According to Rosa, the world is dominated by a force that is far too disproportionate.  That force is called the United States, which creates a “perpetual state of emergency” that “threatens the rules of the game of democracy”.  Someone needs to inform Mr. Rosa that democracy is no game and that in the United States its rules are alive and well.  Actually, Teodori did try to tell him that, but Rosa didn’t seem to be fit for convincing.

Then he told us something truly tremendous.  Imagine this:  When Bush arrived in the Gulf region landing on an aircraft carrier, on the side of his helicopter in huge letters there was written “Commander-in-Chief” and not “President of the United States” as Mr. Rosa had evidently expected.  It may be a surprise for Rosa to discover that Mr. Bush didn’t invent this title.  The task is part of his job description written in our constitution!

Ziegler opened his speech by quoting Jean-Jacques Rousseau:  “In the relationship between the weak and the strong, it is liberty that oppresses and the law that liberates.  Just think!  The insolence of these Americans that want to oppress the rest of the world with this demon they call “Liberty”!  If we must quote the French, I prefer Montesquieu:  Liberty is the good that allows us to enjoy every other good.

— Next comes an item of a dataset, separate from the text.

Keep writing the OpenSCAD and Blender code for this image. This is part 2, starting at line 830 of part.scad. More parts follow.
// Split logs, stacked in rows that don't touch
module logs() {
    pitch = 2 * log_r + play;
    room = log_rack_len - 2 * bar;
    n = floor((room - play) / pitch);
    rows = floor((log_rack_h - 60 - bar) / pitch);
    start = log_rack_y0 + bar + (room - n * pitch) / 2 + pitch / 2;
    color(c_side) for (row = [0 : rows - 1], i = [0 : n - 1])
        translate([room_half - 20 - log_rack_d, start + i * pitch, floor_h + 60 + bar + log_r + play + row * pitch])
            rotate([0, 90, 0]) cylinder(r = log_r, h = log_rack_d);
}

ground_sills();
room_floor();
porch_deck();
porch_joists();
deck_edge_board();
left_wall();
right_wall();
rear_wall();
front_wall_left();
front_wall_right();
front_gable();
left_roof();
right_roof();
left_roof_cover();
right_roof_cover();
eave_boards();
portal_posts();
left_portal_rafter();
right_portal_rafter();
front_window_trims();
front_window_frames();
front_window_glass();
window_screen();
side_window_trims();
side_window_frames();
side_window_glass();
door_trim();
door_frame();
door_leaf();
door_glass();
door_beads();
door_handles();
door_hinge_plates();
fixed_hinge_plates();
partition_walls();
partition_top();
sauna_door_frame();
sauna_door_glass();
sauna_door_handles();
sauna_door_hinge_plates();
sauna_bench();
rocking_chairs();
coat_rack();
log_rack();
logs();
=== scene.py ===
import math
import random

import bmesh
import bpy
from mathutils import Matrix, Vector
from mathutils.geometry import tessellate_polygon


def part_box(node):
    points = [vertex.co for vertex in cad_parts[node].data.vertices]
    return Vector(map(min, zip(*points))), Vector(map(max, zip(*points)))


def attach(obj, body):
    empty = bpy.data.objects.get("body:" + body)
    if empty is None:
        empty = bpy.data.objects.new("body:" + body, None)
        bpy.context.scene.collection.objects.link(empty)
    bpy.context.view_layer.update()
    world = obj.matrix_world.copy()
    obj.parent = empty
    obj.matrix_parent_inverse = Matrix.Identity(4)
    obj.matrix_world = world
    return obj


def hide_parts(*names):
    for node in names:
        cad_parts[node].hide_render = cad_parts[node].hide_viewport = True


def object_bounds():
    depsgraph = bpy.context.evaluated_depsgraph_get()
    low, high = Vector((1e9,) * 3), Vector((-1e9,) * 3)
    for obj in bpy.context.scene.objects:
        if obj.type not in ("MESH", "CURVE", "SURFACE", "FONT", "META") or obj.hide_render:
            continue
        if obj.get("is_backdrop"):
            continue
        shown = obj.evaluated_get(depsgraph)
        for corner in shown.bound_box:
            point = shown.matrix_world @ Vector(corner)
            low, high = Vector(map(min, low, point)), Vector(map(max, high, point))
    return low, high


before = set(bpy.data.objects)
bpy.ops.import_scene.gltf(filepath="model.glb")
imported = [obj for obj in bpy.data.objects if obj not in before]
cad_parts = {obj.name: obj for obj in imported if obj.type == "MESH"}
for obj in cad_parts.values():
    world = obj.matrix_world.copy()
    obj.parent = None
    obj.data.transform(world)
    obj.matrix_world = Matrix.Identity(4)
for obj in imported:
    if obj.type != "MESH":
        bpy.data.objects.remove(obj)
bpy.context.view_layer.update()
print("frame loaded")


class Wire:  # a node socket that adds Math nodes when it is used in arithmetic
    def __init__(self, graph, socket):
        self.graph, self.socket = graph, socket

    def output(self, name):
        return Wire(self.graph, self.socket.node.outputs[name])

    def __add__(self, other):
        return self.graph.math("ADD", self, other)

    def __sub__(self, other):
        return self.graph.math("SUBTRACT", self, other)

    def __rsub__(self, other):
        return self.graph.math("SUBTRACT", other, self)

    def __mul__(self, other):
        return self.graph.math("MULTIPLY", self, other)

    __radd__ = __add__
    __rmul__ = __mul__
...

In any case, there we had Alberto Asor Rosa inviting everyone to “Fight the war” and Ziegler imploring everyone to go to Evian to protest against the G8 summit.  With violent tones and tympanis, two old men who won’t admit that the earthly utopia they dreamed of during their youth produced nothing but deprivation, misery and massacres, are inciting violence in the name of peace and social justice!!

At least a generation separates the Frenchman Emmanuel Todd from Asor Rosa and Ziegler, but as far as ranting and outrageous raving is concerned, he walks off with all the prizes.  According to Todd, the American Empire is dead.  The American economy is in freefall.  The Americans can’t even produce dry figs!  (He must have forgotten about the ones in California.)  All Americans know how to do is consume.  With its devouring foreign accounts deficit, the new world is like a predator and the old world is its prey.  It lives on products that come from faraway countries.  After the fall of the Berlin Wall, the old world doesn’t need the new world anymore.  It’s the new world that needs the old in order to satisfy its unquenchable appetite.

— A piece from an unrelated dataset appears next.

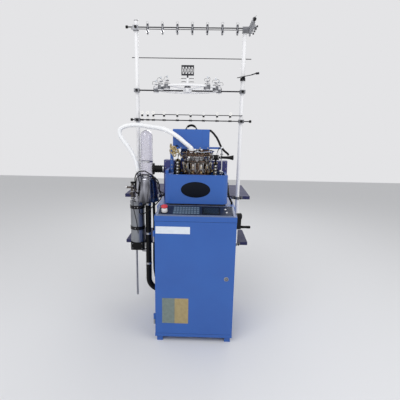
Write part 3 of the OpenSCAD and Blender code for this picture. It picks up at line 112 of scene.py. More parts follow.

America waged a war against Iraq not because of the oil, but because it needed to find a way to transform its dependency.  It uses spectacular micro-militaristic theatrics in order to justify its presence in the old world.  The economic expansionism of the United States during the last 20 years is comparable to the Spanish empire in the 1600s, which lived off other people’s gold!

The only one who didn’t advance aberrant theories, but who tried to allow the facts to refute the paranoiac paradigms of the others, was Massimo Teodori.  As professor of American history at the University of Perugia, he was certainly the most qualified to furnish proper information on the subject.  In defense of the charge of imperialism, Teodori recalled that in 1917, as in 1941, during the Cold War and even in Yugoslavia, it was the Europeans who asked for America’s help and that Italy had implored to be allowed to enter NATO.  Call that imperialism!

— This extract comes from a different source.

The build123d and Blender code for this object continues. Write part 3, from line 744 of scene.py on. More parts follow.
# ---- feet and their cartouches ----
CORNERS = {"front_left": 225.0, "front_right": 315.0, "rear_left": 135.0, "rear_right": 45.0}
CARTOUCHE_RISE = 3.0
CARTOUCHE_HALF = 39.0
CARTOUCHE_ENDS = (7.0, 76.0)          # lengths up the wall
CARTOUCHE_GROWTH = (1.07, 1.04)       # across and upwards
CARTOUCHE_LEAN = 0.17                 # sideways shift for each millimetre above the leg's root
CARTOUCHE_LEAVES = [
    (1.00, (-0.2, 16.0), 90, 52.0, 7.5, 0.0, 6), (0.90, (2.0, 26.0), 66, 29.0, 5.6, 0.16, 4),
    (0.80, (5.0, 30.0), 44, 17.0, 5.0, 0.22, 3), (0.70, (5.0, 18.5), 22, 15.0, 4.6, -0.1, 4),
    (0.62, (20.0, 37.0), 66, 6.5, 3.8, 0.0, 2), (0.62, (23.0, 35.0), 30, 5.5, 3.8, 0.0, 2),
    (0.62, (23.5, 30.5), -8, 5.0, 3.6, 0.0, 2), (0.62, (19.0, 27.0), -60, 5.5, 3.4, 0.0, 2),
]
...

In answer to the criticism toward Bush and the Republican party, he reminded the audience that it has often been democratic presidents that have led America to war:  Wilson, Roosevelt, and Kennedy, while Truman, Eisenhower, Nixon and Johnson took the blame.

In the meantime, according to Teodori, it’s the French who haven’t been kidding when it comes to manifesting their imperialism.  They’re the ones who started the trouble in Vietnam, not to mention Suez and Algeria.  Moreover, while the pacifists of the world were in the streets in February protesting against a war that hadn’t even begun, Chirac was operating in Africa without a single peep of protest from anyone.  While France was playing the moralist in the Security Council, it was sending its troops off to Ivory Coast.

For Teodori, it’s not the Americans who are conducting an infinite war.  The Islamic terrorists are the ones who declared it and are carrying it out.  He compared the demonization of the United States to the same treatment to which Israel is subjected.  When Teodori dared to deviate from his recounting of the facts to pronounce these two well-informed opinions, I was the only one to applaud him.  The others in the audience booed and hissed him, though their hands were peeling from the amount of clapping they did when Rusconi, Asor Rosa, Todd, and Ziegler were sounding off with their old clichés and their newly concocted conjectures.

I’m beginning to think that there is little hope indeed.  It’s hard to fathom the ferocity of what these people are preaching.  They want a war against America.  They’re destroying the minds of yet another generation.  I see it every day in the school where I teach.  They use haughty and high-flown language and the morality of peace to sell their anti-American propaganda.  When I heard that much devilry in just one day, I thought, “Maybe Mao didn’t have it all wrong after all, when he sent the intellectuals to the fields to perform forced labor.  As a race, they’re more perilous than the plague.

Sandra Giovanna Giacomazzi teaches Law and Economics at the Liceo Europeo Umberto I in Turin, Italy.  She also writes for the Roman daily, L'Opinione della Libertà and was awarded the Mario Soldati Prize for Journalism and Criticism for 2002.